Alfred Ngaro was a minister in the Bill English Government. Photo / John Stone
EXCLUSIVE
A former National Party Cabinet minister will tomorrow enter the election fray with a Christian party.
Alfred Ngaro was a minister in the Bill English Government but says none of the political parties running for office this year fully embrace the Christian ethic.
Ngaro admits it’s late to be launching a party but says the plan is to launch it like a rocket.
To a suggestion that his party could drag votes away from National, which he represented for nine years in Parliament, Ngaro was philosophic.
“I haven’t moved from my values. I just feel that the National Party has moved away from some of the values that I’ve upheld.
“We still have a number of things that we hold in common but some of those other core values that make me who I am, I just feel that they’ve shifted from there.”
Ngaro says it’s not about left and right: his party would represent people across the board.

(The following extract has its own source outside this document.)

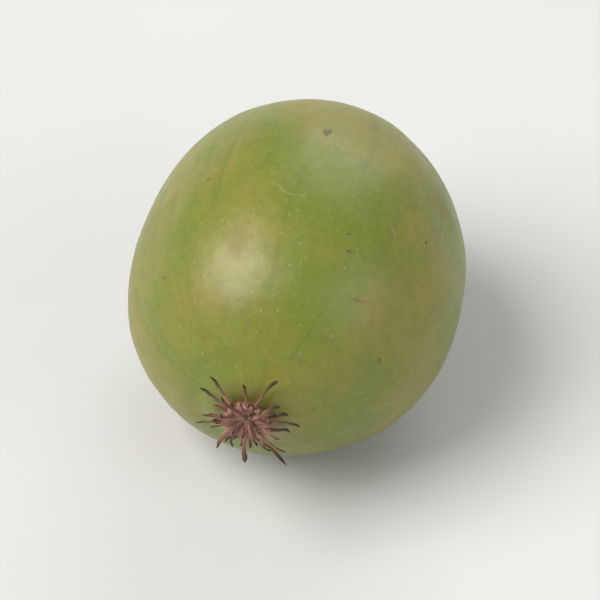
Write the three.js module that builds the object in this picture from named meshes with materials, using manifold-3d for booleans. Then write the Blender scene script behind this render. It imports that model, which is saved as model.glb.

“But right now I believe we’re in a time in which there are more people who care about politics than they ever have before. They just don’t know who to trust,” he said.
“If you talk to people like Nigel Farage and the people internationally, the conversations are no longer about left and right.
“It’s about what’s right and what’s wrong; that’s what people are saying.
“I’m a centrist, that’s where I sit and that’s where I will always sit.
“There are things we have in common obviously with the National Party.”
Ngaro was confident his party will do well despite the short amount of time before the October 14 vote, even scratching up 5 per cent of the vote necessary to get his list MPs into Parliament.
“What I love about being Kiwi is that it doesn’t matter what the odds are. It’s a bit like a David and Goliath sort of thing.
“We run to the giant, we run to the big things that are important. We’re not afraid of that.
“There’s no campaign runway. So we’re going to fire a rocket.”
As for the name of the party, all he would say was that it was appropriate for a Christian political party.
In the first MMP election in 1996 The Christian Party, let by Graeme Capill, collared 4.6 per cent of the vote and in 2014 Colin Craig’s Christian-leaning Conservative Party got 4 per cent of the vote.
Capill in 2005 was convicted of multiple sexual offences against girls under 12 years of age and sentenced to nine years imprisonment. He was released on parole in August 2011. Craig resigned as leader of the Conservative Party in 2015 after allegations of inappropriate behaviour surrounding the party’s former press secretary Rachel MacGregor.